Humboldt-Universität zu Berlin - Südosteuropäische Geschichte

Ewa Anna Kumelowski

 

The Sarajevo Ghetto Spectacle: historical trajectories of the Yugoslav visual arts community during the siege of Sarajevo

 

 

A result of the violently abrupt conflicts that dominated southeastern Europe at the end of the twentieth century, the four-year siege of Sarajevo forced those unable to leave the city to live under regular shelling and sniper attacks. In spite of constant danger, the city’s visual artists continued pre-war activities under changed circumstances, painting and sculpting their way through the conflict. An estimated two hundred and fifty exhibitions were held in the besieged city, presenting a rich variety of traditional local art, radical new art and the works of international actors.
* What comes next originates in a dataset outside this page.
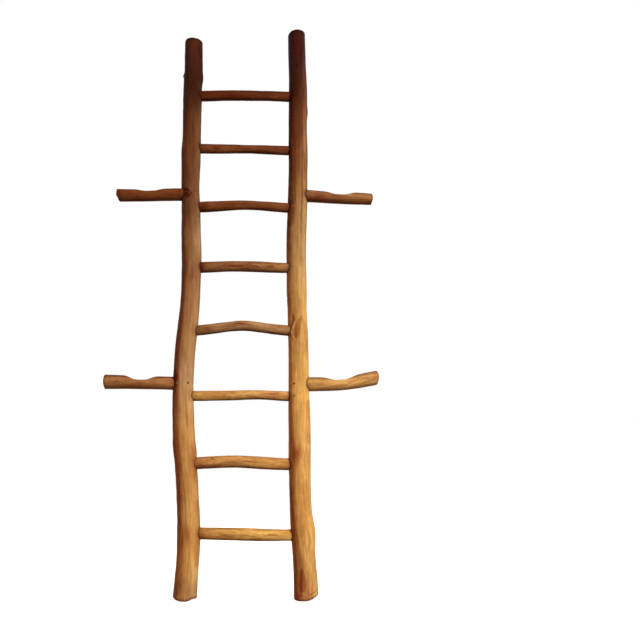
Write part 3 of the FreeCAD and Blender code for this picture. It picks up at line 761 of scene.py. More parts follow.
# A rung: each column runs from where it meets the left pole to where it meets the right one.
# Sections are upright and follow the rung's own bowed middle line
def buildRung(number, materials):
    spec = rungs[number]
    start, end = rungEnds(number)
    angle = fullTurn(rungFamily["columns"])     # from the back, over the top
    turn = math.pi - angle

    # The middle is the line between the ends, moved by a parabola's bow and by the rises
    def section(x):
        share = (x - start[0]) / (end[0] - start[0])
        rise, reach, stain, pale = branchShape(
            rungFamily, spec, x, share, angle, rungFamily["seed"] + number, number)
        back = 4 * share * (1 - share) * spec["back"] * rungFamily["thickness"]
        y = start[1] + (end[1] - start[1]) * share + back + reach * np.cos(angle)
        z = start[2] + (end[2] - start[2]) * share + rise + reach * np.sin(angle)
        return y, z, reach, stain, pale

    ends = []
    for pole, side, point in ((leftPole, 1, start), (rightPole, -1, end)):
        x = np.full(len(angle), point[0] + side * poleFamily["thickness"] / 2)
        for again in range(5):
            y, z = section(x)[:2]
            x = meetPole(pole, y, z, side)
        ends.append(x)
    way = np.linspace(0, 1, rungFamily["rows"])
    way = way - np.sin(2 * math.pi * way) * rungFamily["gather"]
    x = ends[0] + (ends[1] - ends[0]) * way[:, None]
    y, z, reach, stain, pale = section(x)
    tenon = rungFamily["tenonRadius"]
    left = tenonRows(start, tenon, rungFamily["pastCentre"], leftPole, angle, 1)
    right = tenonRows(end, tenon, rungFamily["pastCentre"], rightPole, angle, -1)
    points = np.concatenate([np.stack(left[::-1]), np.stack([x, y, z], axis=-1), np.stack(right)])
    tenonReach = np.full((3, len(angle)), tenon)
    reach = np.concatenate([tenonReach, reach, tenonReach])
    # Grime and painted shade at both ends, painted shade along the top, and painted shade along the
    # belly
    dirt = branchShadeAndDirt(np.minimum(x - ends[0], ends[1] - x), turn, spec["crown"])
    share = np.clip((points[..., 0] - start[0]) / (end[0] - start[0]), 0, 1)
    along = points[..., 0] + rungFamily["grainStart"] + number
    fields = {
        "grain": np.stack([reach * np.cos(angle), reach * np.sin(angle), along], axis=-1),
        "edge": np.zeros(reach.shape),
        "tone": between(spec["tone"], share),
        **branchMarks(stain, pale, np.maximum(dirt, paintedLightBand(turn, "belly")), turn, 2),
    }
    slots = sawnSlots(len(points), 1, 2)
    piece = gridMesh("rung" + str(number + 1), points, fields, slots)
    finishPiece(piece, "rung_" + str(number + 1), materials)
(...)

This project proposes to explore the temporal trajectory of the Yugoslav cultural sphere leading up to and following of the dissolution of the socialist state through the prism of the Bosnian capital’s artistic production, tracing the ways in which tangible official and semi-official institutional structures and inter-personal networks were shaped by the conflict. Using a transdisciplinary and micro-historical approach to address larger shifts in the region’s cultural history, the ways in which the visual arts mirrored socio-political developments are explored through delineating patterns and the underlying narratives that undercut the re-imagination of both physical and imagined spaces. Using the city of Sarajevo as a reference point, the following research will not only document and analyze artistic production within the city itself, but also focus on its relationship to the rest of the republic, the other states of former Yugoslavia and finally the international sphere.